While not small, the 595g weight of the Loxia 85/2.4 is a lot more approachable than the ~1200 grams of its Zeiss Milvus 85mm f/1.4 or Otus 85mm f/1.4 APO-Planar DSLR cousins, thus for field use it has considerable appeal. But of course the proper comparison is to the Zeiss Batis 85mm f/1.8, since it is most comparable in lens speed and its weight is even lower (475g). Or the Sony 85/1.4 GM, but it is very large by comparison.

The Loxia 85/2.4 is a an exciting lens for Sony shooters because it is close to Otus-grade performance, yet native-mount for Sony in a relatively compact package. With a 2 or 3 frame focus stack, I’d bet that many outdoor images can be made that will be jaw dropping in detail—I’m sure looking forward to a 70 megapixel Sony of some sort.

While Zeiss calls out the Loxia 85/2.4 as being particularly well-suited for portraiture, I beg to disagree in part: this will certainly be true in an optical sense, but it’s extremely difficult to focus on the iris of the eye with manual focus.

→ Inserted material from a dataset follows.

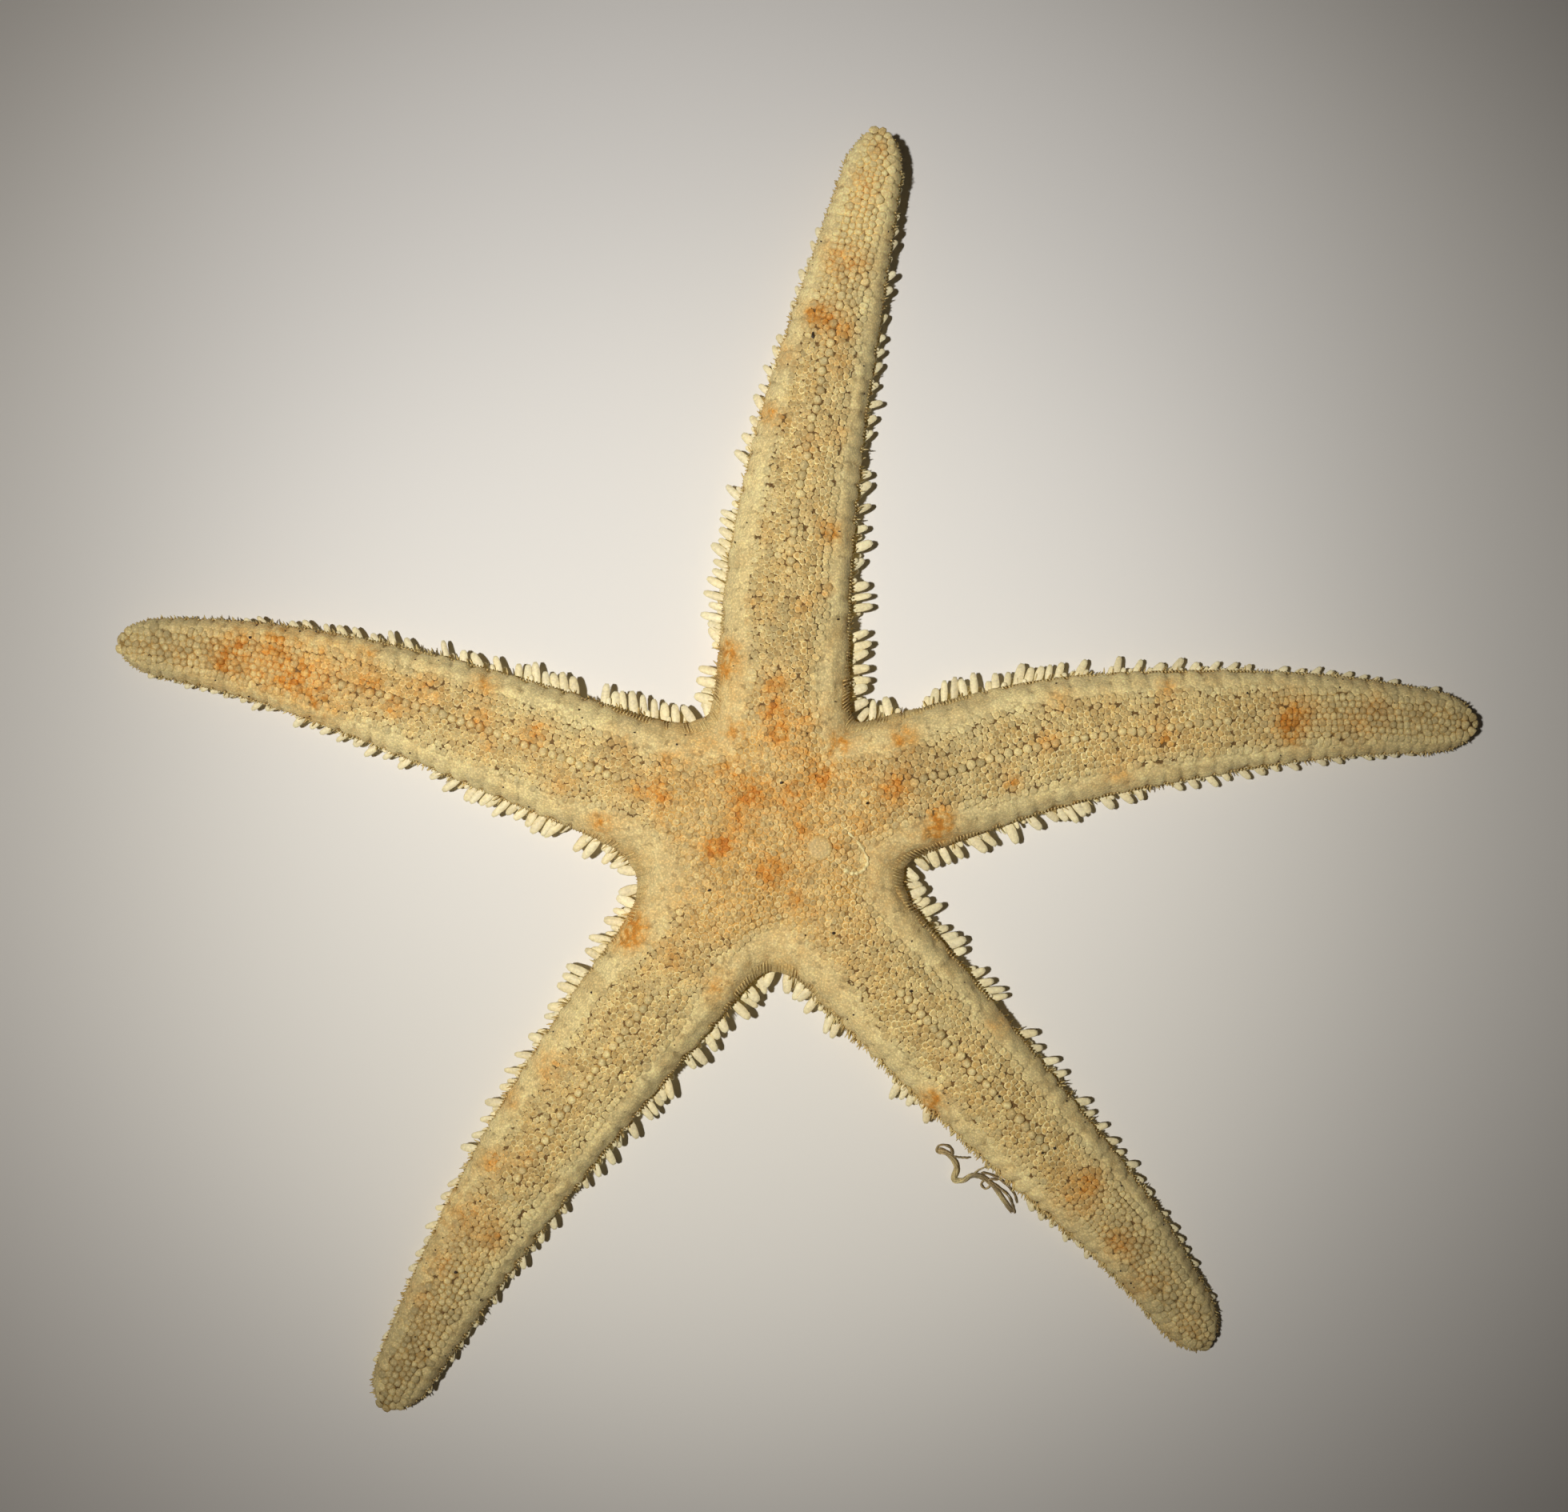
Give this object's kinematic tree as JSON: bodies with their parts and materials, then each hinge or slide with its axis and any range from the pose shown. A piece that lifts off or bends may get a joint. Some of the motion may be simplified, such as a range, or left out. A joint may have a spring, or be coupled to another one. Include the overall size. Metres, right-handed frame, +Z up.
{
  "type": "dried starfish",
  "caption": "Dried comb starfish lying flat on its mouth side, with tapering slightly bowed arms, a granular back and a fringe of flat spines along every edge.",
  "frame": {"origin": "middle of the footprint, on the surface that the starfish lies on", "axes": "+Z up out of the back, +X towards the right arm along the longest spread, +Y towards the upper arm"},
  "size_m": [0.1188, 0.1118, 0.0075],
  "materials": {
    "dried_skin": "dry matte calcite grains, tan to cream with orange stains",
    "dried_fibre": "dull dry plant fibre, grey-brown"
  },
  "bodies": {
    "root": {"starfish": "dried_skin", "fibre_strand": "dried_fibre"}
  },
  "joints": []
}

Even with perfect technique, no photographer or subject avoids the unavoidable movement of a millimeter or two between focusing and exposing—enough to blur the iris of the eye slightly. Users are better off shooting portraits with an autofocus lens like the excellent Sony 85mm f/1.4 GM or the Zeiss Batis 85mm f/1.8.

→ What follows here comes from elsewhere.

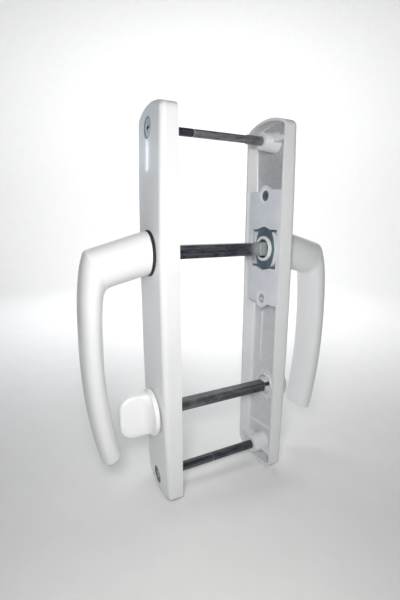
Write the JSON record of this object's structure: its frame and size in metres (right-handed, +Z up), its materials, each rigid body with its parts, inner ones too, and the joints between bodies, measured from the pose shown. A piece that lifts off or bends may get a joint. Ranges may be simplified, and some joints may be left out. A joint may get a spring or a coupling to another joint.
{
  "type": "bathroom door handle set",
  "caption": "Two long white plates with lever handles on a shared square spindle, held by tie bolts, with a privacy thumbturn inside and a coin release outside.",
  "frame": {"origin": "on the lever spindle's axis, midway between the two plates, which is the middle of the door's thickness", "axes": "+Z up along the plates, +Y from the inside plate (thumbturn side) to the outside plate, +X across the plates' width"},
  "size_m": [0.04, 0.1762, 0.24],
  "materials": {
    "white_coat": "white gloss powder coat",
    "zinc_sheet": "zinc-plated sheet",
    "zinc_screw": "zinc-plated",
    "blued_spring_steel": "blued",
    "bright_spring_steel": "bright",
    "dark_steel": "drawn steel, dark oiled",
    "black_steel": "black oxide",
    "black_nylon": "moulded nylon"
  },
  "bodies": {
    "fixed_set": {"inside_plate": "white_coat", "outside_plate": "white_coat", "inside_bearing_plate": "zinc_sheet", "outside_bearing_plate": "zinc_sheet", "inside_bearing_screws": "zinc_screw", "outside_bearing_screws": "zinc_screw", "inside_retaining_ring": "blued_spring_steel", "outside_retaining_ring": "blued_spring_steel", "inside_neck_bush": "black_nylon", "outside_neck_bush": "black_nylon", "top_tie_sleeve": "dark_steel", "bottom_tie_sleeve": "dark_steel", "top_tie_screw": "dark_steel", "bottom_tie_screw": "dark_steel"},
    "lever_pair": {"inside_lever": "white_coat", "outside_lever": "white_coat", "lever_spindle": "dark_steel", "spindle_collar": "zinc_screw", "inside_lever_set_screw": "black_steel", "outside_lever_set_screw": "black_steel"},
    "privacy_set": {"thumbturn": "white_coat", "thumbturn_star_washer": "bright_spring_steel", "privacy_bar": "dark_steel", "release_button": "white_coat", "release_star_washer": "bright_spring_steel"}
  },
  "joints": [
    {"name": "lever_turn", "type": "hinge", "parent": "fixed_set", "child": "lever_pair", "pos_m": [0, 0, 0], "axis": [0, 1, 0], "range_deg": [-90, 90]},
    {"name": "privacy_turn", "type": "hinge", "parent": "fixed_set", "child": "privacy_set", "pos_m": [0, 0, -0.1012], "axis": [0, 1, 0], "range_deg": [-90, 90]}
  ]
}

The manual focus argument is problematic for two reasons on the Sony A7R II: first, because the all-manual aperture must be opened to focus then closed to shoot (at least if shooting stopped down past f/4), let alone the need to focus at high magnification for consistently accurate focus. This is just a contorted process for fast shooting.

Horses for courses and it’s not a hammer just because the nail is the number 85. But of course I’ll be shooting some portraits with it, that is if I can get any of my teenage daughters to pose (and it now seems to take money to make it happen, LOL).